### GIVEN PROBLEM
Quote the lines exactly, starting with the line that contains "rear_run = crown_rear" and ending with the line that contains "cad_parts[node].hide_render = cad_parts[node].hide_viewport", and leave out all other lines.

### INFORMATION SHOWN
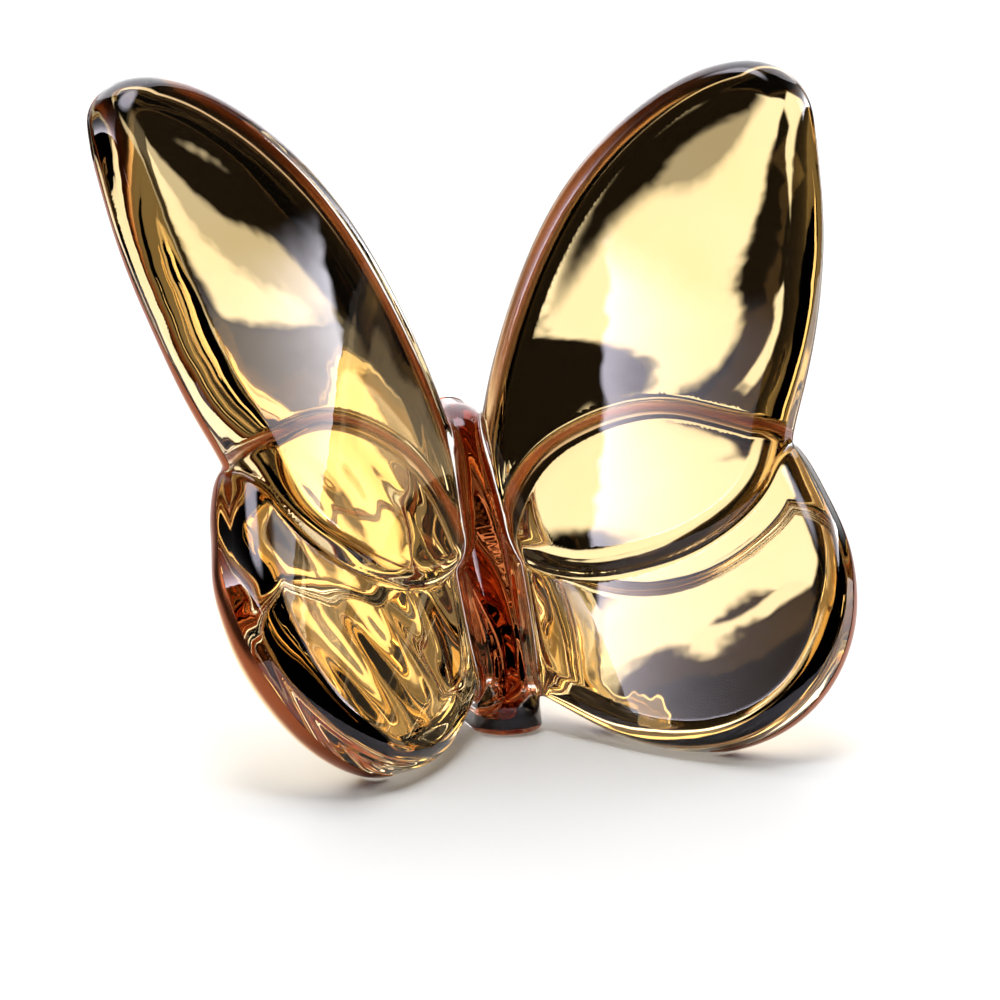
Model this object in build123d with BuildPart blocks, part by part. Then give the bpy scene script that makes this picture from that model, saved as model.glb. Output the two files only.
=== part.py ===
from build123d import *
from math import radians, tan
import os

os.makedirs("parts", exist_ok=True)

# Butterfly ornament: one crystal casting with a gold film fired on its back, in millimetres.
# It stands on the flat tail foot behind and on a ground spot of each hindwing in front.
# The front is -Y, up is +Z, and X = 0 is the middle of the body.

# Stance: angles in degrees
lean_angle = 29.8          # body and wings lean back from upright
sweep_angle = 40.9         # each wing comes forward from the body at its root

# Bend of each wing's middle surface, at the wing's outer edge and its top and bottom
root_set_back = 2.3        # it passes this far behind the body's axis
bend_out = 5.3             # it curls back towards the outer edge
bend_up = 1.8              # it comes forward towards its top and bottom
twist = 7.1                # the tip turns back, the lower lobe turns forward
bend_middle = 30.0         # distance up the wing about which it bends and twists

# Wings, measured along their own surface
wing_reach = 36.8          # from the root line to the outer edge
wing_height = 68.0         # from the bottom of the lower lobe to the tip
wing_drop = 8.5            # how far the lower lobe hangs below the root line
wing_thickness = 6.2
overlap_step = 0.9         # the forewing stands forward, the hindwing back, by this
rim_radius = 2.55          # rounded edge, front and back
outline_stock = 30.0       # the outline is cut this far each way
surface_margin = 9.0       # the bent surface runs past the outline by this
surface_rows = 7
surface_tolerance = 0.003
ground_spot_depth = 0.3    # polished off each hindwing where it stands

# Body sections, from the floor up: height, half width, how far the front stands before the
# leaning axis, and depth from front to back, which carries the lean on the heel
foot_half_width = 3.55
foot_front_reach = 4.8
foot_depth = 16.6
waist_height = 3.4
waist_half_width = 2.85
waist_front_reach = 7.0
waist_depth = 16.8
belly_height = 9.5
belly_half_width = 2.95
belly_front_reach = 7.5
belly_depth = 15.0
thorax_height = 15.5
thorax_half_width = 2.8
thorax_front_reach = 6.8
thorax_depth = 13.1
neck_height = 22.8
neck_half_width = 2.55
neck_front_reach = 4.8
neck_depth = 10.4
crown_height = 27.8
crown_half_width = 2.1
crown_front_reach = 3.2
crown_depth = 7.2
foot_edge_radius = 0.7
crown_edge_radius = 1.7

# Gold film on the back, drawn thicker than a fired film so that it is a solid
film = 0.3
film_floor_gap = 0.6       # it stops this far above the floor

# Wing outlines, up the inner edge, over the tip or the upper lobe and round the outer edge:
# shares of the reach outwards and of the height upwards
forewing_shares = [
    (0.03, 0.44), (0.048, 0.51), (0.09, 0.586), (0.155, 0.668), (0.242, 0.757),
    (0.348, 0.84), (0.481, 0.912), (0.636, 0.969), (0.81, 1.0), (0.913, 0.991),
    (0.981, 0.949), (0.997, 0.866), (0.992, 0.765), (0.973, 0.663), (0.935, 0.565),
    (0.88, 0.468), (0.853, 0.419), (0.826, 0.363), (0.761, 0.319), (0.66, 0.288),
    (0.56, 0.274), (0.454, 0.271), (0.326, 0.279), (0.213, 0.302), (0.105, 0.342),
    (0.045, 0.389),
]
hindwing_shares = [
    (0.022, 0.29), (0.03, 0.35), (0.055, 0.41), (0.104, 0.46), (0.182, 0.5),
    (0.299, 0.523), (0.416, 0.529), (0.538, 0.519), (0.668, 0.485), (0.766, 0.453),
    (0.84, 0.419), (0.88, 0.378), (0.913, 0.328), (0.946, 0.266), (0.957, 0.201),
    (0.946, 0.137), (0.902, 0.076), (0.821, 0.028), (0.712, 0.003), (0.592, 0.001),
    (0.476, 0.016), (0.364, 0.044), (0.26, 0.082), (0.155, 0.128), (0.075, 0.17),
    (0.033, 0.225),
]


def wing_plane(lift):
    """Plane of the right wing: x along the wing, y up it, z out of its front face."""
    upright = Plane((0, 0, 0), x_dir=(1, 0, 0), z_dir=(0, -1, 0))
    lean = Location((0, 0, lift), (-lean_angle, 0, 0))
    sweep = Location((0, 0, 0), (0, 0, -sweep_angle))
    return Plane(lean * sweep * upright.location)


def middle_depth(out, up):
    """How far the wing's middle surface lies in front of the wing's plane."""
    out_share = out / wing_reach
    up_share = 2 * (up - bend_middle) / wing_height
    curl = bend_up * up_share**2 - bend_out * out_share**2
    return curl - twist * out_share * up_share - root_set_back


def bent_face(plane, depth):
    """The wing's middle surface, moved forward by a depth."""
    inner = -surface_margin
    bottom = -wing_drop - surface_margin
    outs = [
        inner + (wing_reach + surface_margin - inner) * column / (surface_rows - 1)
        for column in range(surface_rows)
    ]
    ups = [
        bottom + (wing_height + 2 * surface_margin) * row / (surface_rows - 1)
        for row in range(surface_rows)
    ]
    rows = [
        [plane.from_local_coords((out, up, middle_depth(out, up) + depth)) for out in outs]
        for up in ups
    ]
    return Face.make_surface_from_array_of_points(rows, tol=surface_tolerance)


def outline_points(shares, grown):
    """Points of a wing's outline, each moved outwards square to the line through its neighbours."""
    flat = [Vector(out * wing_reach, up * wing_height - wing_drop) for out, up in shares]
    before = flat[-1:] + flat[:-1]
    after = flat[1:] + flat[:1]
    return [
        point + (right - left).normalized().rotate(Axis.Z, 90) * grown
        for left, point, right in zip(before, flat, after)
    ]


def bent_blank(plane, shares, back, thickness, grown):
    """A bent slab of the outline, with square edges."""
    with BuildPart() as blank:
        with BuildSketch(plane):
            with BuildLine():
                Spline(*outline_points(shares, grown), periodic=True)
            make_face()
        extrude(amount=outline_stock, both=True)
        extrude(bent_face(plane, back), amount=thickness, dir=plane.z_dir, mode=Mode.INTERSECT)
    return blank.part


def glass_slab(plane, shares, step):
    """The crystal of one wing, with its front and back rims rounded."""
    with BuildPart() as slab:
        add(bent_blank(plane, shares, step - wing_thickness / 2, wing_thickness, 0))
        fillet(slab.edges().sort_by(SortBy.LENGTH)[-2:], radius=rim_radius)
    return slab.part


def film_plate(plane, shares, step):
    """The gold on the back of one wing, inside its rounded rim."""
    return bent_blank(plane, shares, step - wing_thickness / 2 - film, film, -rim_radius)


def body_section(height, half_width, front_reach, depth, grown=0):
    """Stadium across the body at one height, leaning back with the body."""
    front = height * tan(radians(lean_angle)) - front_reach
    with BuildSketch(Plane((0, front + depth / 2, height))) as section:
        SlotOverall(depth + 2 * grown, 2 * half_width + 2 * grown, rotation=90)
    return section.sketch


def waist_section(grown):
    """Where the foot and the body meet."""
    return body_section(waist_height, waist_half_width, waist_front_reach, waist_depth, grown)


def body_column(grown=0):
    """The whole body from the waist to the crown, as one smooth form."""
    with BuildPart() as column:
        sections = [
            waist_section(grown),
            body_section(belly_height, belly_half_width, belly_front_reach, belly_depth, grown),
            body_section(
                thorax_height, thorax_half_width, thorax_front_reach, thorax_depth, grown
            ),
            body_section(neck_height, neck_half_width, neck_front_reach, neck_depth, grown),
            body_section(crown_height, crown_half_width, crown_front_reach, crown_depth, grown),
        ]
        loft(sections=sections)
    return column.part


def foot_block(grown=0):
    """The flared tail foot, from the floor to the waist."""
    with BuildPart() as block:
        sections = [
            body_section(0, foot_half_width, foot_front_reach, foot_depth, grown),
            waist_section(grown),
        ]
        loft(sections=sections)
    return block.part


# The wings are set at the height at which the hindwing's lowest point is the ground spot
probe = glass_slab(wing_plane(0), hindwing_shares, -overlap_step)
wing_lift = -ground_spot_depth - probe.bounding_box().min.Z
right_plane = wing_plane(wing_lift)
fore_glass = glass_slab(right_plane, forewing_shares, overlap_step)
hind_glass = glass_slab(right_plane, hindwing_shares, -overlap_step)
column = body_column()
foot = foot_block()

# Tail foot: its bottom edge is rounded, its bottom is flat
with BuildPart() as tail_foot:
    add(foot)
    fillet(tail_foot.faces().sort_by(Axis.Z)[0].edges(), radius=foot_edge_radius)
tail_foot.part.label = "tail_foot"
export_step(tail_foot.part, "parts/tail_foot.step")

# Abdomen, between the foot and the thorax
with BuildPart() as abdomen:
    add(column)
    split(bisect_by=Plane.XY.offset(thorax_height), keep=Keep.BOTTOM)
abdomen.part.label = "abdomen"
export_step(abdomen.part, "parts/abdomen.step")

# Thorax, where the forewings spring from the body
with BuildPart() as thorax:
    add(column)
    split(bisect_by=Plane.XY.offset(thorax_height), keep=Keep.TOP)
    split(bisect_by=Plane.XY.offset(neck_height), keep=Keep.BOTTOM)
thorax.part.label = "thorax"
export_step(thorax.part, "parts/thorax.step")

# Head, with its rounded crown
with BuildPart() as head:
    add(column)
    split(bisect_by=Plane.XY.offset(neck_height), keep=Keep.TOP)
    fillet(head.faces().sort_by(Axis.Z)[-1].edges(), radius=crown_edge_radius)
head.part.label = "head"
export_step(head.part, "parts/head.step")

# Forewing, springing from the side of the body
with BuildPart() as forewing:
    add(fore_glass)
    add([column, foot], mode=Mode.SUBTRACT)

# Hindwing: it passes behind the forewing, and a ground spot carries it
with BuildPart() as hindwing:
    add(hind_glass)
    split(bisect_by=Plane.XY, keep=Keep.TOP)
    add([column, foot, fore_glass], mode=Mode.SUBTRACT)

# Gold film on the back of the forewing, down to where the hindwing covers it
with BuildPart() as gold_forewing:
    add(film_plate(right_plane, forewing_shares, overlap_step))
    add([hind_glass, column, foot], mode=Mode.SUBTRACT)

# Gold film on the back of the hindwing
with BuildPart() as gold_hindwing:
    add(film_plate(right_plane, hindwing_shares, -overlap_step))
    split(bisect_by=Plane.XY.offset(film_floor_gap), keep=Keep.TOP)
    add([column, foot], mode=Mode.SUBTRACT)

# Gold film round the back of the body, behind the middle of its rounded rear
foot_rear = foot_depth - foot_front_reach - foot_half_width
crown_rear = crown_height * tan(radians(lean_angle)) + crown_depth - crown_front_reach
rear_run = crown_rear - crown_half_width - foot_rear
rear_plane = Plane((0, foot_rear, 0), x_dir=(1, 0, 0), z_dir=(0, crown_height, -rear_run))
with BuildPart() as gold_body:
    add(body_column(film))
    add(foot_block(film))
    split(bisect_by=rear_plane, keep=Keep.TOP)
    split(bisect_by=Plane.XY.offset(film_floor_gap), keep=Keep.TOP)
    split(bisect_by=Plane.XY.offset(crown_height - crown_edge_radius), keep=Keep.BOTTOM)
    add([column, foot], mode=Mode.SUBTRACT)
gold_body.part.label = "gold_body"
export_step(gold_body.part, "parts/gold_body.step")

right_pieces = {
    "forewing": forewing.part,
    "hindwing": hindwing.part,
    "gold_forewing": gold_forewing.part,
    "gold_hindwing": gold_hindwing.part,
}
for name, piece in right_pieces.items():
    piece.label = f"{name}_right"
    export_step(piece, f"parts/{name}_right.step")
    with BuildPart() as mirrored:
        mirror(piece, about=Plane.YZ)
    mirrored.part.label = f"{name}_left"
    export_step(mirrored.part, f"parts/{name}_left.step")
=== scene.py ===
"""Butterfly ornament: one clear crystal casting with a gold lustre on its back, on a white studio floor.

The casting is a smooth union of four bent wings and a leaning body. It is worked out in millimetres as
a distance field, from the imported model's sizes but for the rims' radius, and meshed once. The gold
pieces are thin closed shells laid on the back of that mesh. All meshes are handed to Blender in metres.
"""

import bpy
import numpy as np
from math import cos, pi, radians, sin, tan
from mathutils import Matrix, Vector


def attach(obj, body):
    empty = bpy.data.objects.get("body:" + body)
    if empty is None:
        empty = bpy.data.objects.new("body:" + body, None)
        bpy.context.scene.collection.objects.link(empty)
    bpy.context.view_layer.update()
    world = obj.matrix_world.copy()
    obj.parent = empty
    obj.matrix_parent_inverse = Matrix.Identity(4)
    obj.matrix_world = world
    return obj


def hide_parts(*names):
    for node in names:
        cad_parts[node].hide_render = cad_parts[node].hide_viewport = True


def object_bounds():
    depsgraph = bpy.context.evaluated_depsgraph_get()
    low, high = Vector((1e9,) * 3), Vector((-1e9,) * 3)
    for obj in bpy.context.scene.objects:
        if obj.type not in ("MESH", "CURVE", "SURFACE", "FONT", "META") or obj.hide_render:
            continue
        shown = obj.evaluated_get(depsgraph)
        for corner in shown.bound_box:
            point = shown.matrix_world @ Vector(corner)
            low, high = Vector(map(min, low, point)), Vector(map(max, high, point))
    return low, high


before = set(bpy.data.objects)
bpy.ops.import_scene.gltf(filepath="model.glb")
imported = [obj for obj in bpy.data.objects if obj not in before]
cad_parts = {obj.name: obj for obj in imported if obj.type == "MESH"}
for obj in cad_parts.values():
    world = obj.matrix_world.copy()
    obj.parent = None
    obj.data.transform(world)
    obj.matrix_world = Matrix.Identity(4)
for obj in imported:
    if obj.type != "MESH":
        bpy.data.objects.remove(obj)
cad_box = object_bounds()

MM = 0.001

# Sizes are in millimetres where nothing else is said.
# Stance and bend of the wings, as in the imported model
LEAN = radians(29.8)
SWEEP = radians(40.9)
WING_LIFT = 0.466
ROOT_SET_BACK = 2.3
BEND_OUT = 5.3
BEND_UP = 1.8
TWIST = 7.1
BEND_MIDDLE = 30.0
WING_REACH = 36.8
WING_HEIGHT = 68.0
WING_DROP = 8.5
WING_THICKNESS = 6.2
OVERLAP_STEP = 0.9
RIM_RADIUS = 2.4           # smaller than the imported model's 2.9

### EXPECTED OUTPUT
rear_run = crown_rear - crown_half_width - foot_rear
rear_plane = Plane((0, foot_rear, 0), x_dir=(1, 0, 0), z_dir=(0, crown_height, -rear_run))
with BuildPart() as gold_body:
    add(body_column(film))
    add(foot_block(film))
    split(bisect_by=rear_plane, keep=Keep.TOP)
    split(bisect_by=Plane.XY.offset(film_floor_gap), keep=Keep.TOP)
    split(bisect_by=Plane.XY.offset(crown_height - crown_edge_radius), keep=Keep.BOTTOM)
    add([column, foot], mode=Mode.SUBTRACT)
gold_body.part.label = "gold_body"
export_step(gold_body.part, "parts/gold_body.step")

right_pieces = {
    "forewing": forewing.part,
    "hindwing": hindwing.part,
    "gold_forewing": gold_forewing.part,
    "gold_hindwing": gold_hindwing.part,
}
for name, piece in right_pieces.items():
    piece.label = f"{name}_right"
    export_step(piece, f"parts/{name}_right.step")
    with BuildPart() as mirrored:
        mirror(piece, about=Plane.YZ)
    mirrored.part.label = f"{name}_left"
    export_step(mirrored.part, f"parts/{name}_left.step")
=== scene.py ===
"""Butterfly ornament: one clear crystal casting with a gold lustre on its back, on a white studio floor.

The casting is a smooth union of four bent wings and a leaning body. It is worked out in millimetres as
a distance field, from the imported model's sizes but for the rims' radius, and meshed once. The gold
pieces are thin closed shells laid on the back of that mesh. All meshes are handed to Blender in metres.
"""

import bpy
import numpy as np
from math import cos, pi, radians, sin, tan
from mathutils import Matrix, Vector


def attach(obj, body):
    empty = bpy.data.objects.get("body:" + body)
    if empty is None:
        empty = bpy.data.objects.new("body:" + body, None)
        bpy.context.scene.collection.objects.link(empty)
    bpy.context.view_layer.update()
    world = obj.matrix_world.copy()
    obj.parent = empty
    obj.matrix_parent_inverse = Matrix.Identity(4)
    obj.matrix_world = world
    return obj


def hide_parts(*names):
    for node in names:
        cad_parts[node].hide_render = cad_parts[node].hide_viewport = True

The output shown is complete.